C’est une des responsabilités des chaînes de s’assurer, en y mettant le prix, que leurs constituants locaux ou régionaux ne perdent pas leur caractère d’organes représentatifs des préoccupations et des intérêts des milieux qu’ils desservent. Le Conseil constate à ce sujet que, si la présence des chaînes a comme avantage de conférer aux populations locales et régionales les services dont jouissent les publics métropolitains, ces chaînes ne devraient cependant se refuser à aucun effort pour faire en sorte que les intérêts locaux ne soient négligés. Plus une presse reste près de la population qu’elle dessert, mieux elle a de chances de la bien servir et de maintenir la diversité de l’information et des points de vue.

Le Conseil estime aussi que les entreprises de presse devraient se persuader qu’elles auraient avantage, à l’instar des organismes publics de diffusion de l’information, à renseigner le public sur leurs structures, leur fonctionnement, leurs priorités de développement, leurs politiques de rédaction et de publicité. Loin d’y voir un accroc au droit de gestion ou à la liberté d’entreprise, le Conseil estime que, ce faisant, la presse s’imposerait à elle-même les règles de la transparence qu’elle exige des autres secteurs de l’activité économique. Service d’intérêt public, l’entreprise de presse a le devoir de permettre au public de vérifier si, dans l’exercice de sa fonction d’informer, elle sert au mieux les intérêts de ce dernier et son droit à l’information.

Le Conseil croit aussi que les propriétaires des organes d’information devraient se soucier d’informer suffisamment à l’avance les populations qu’ils desservent de leur intention de fermer leurs entreprises. Ainsi, les populations touchées auraient le temps de prendre la relève ou d’examiner des formules de rechange.

En 1973, à l’occasion de la vente du journal Le Soleil de Québec, le Conseil avait exprimé certaines inquiétudes devant les conséquences possiblement nocives de la concentration des entreprises de presse au Québec. Il avait formulé le vœu que le gouvernement du Québec crée ou confie à un organisme existant le soin de surveiller les transferts des titres de propriété des organes d’information et d’établir des règles pour prévenir les abus de la concentration financière dans le domaine de l’information.

Le Conseil croit toujours qu’un organe régulateur provincial, dont les modalités resteraient à définir, jouerait un rôle utile, ne serait-ce que pour empêcher que  » dans une même localité, ou même région constituant un marché particulier d’usagers, la propriété des organes d’information ne soit détenue par un seul propriétaire « . À défaut de la presse de décider d’elle-même de renseigner le public sur la structure de sa propriété, son fonctionnement financier et ses plans de développement, un tel organisme pourrait s’avérer efficace pour l’y obliger.

Le Conseil estime également qu’un tel organisme constituerait un stimulant important pour la création et la multiplication des sources d’information en assurant ainsi au citoyen des choix multiples entre les entreprises contrôlées par l’État et celles que voudraient mettre sur pied des regroupements communautaires et dont l’État pourrait encourager le développement.

Depuis huit ans qu’il existe, le Conseil, conformément à ce que ses fondateurs avaient pensé pour lui, tente d’amener la presse à une réflexion sur elle-même, à la convaincre de l’importance et de l’avantage qu’elle a à s’autodiscipliner.
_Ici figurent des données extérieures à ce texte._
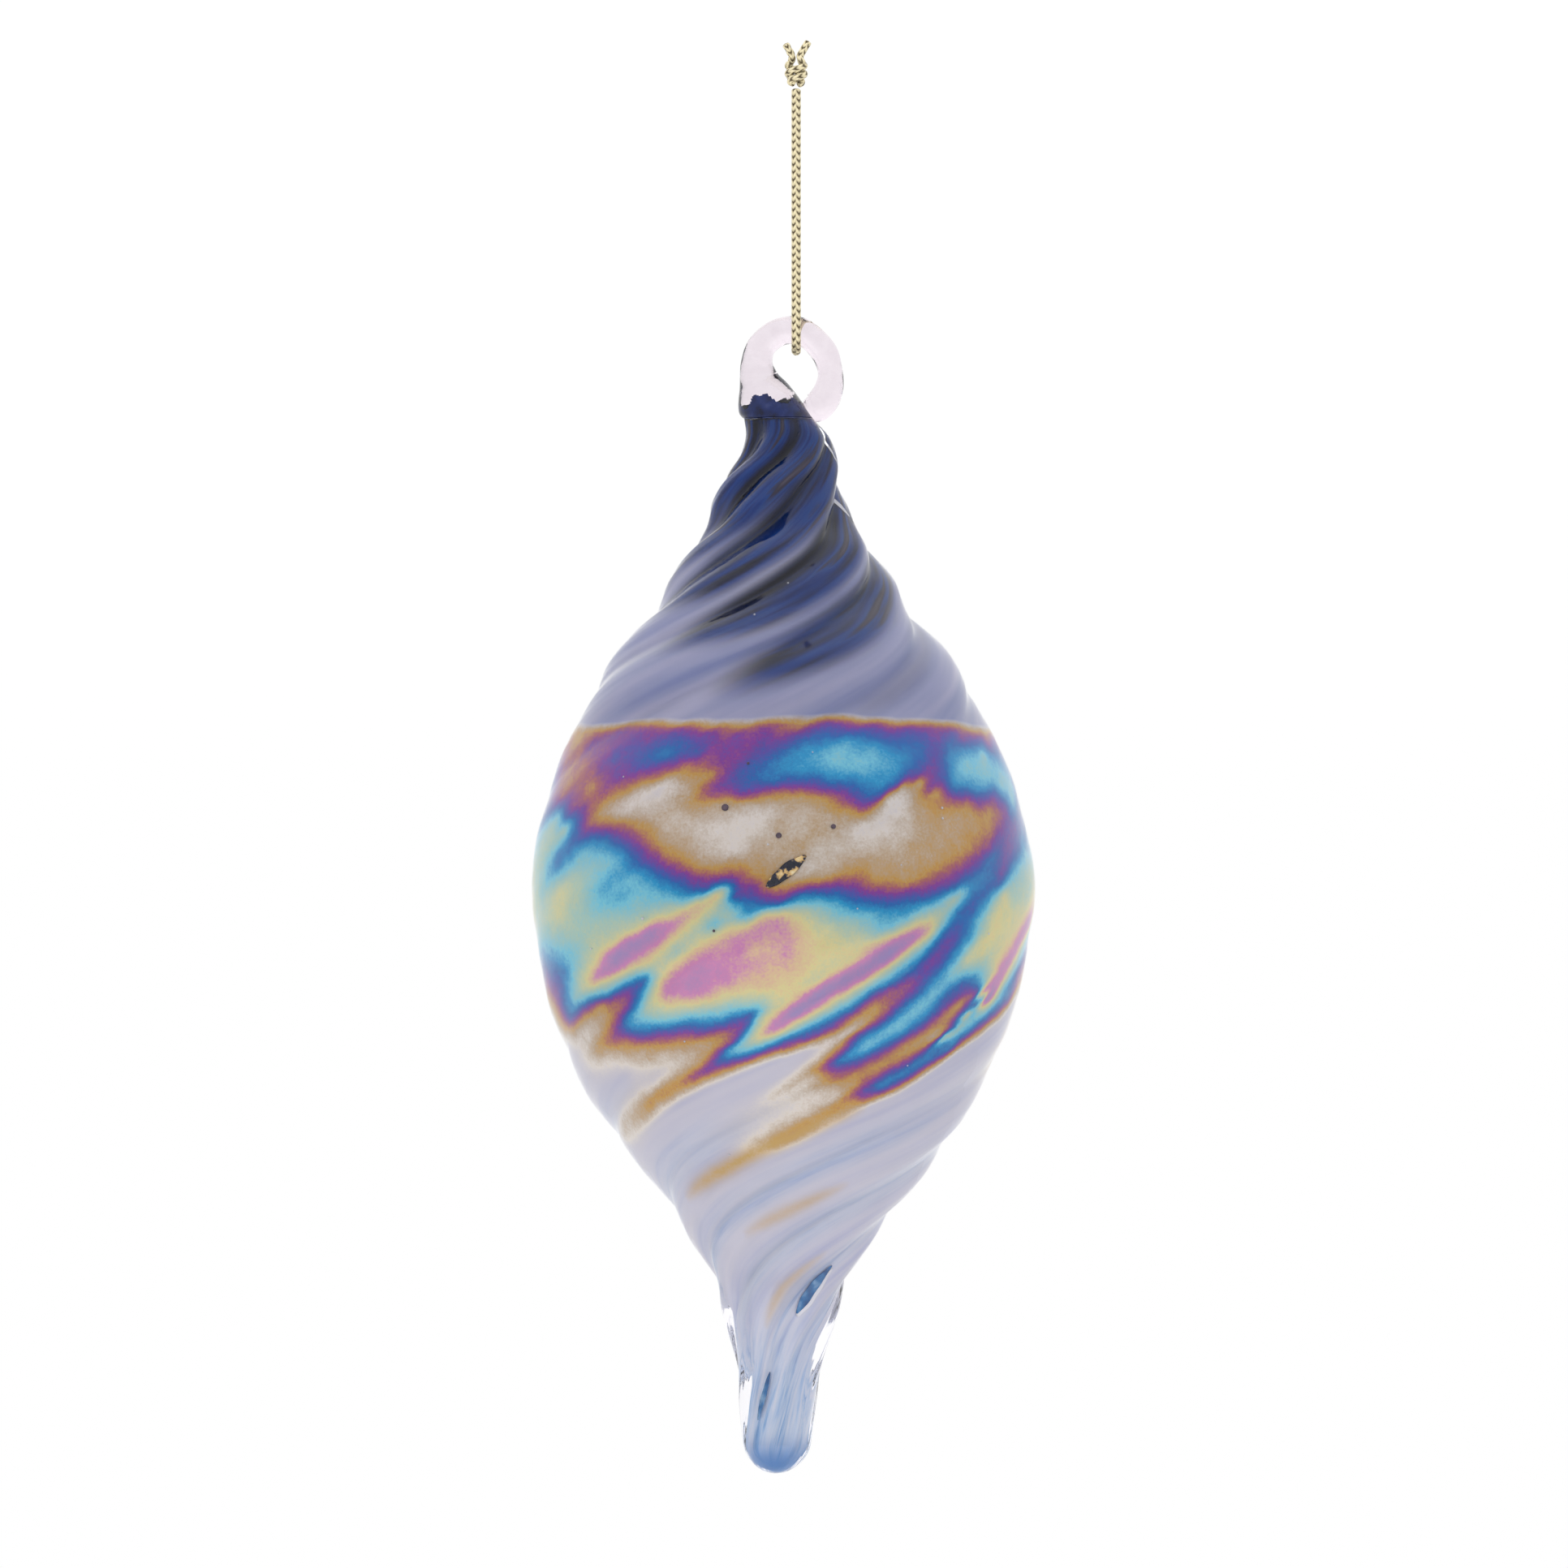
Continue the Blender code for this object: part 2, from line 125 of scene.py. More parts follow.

Déjà, la création d’un conseil de presse au Québec témoignait de la volonté de la presse de prendre en main ses propres destinées et de faire montre de sa préoccupation de donner au public la meilleure information qui soit. Depuis ce temps, la société québécoise a évolué et la presse a démontré un effort réel pour atteindre ces objectifs.

Il est certain aussi que l’amélioration de la qualité de l’information ne saura se faire sans que le public ne sorte d’une certaine indifférence et ne décide d’affirmer un intérêt soutenu pour les questions qui touchent à l’information.

Le Conseil a pu faire l’expérience concrète, depuis sa création, de l’intérêt du public pour une éthique de l’information. Plus de 380 plaintes, dont la majeure partie a été faite par le public, en fournissent une preuve éloquente. Cela n’est pas suffisant, toutefois, mais le Conseil ne renonce pas à la tâche, étant convaincu que, plus l’opinion publique sera exigeante envers ses médias, plus elle fera montre d’esprit critique vis-à-vis l’information qu’elle reçoit, plus les médias voudront se dépasser pour lui offrir une information frappée au coin de l’excellence. C’est aussi à cette fin que le Conseil, à la lumière de l’expérience accumulée depuis le début de sa création, espère que le document qu’il est à mettre au point pour préciser la notion de  » droit du public à l’information  » alimentera une réflexion sur les exigences de ce droit et les conditions de son exercice.

Enfin, s’il est une recommandation qu’il tient à faire devant la Commission, c’est que les entreprises de presse et les journalistes des autres provinces canadiennes, où ce genre d’organisme n’existe pas, créent des conseils de presse qui, parce qu’ils seront près des populations qu’ils desservent, répondront au mieux à leurs préoccupations propres en matière d’information.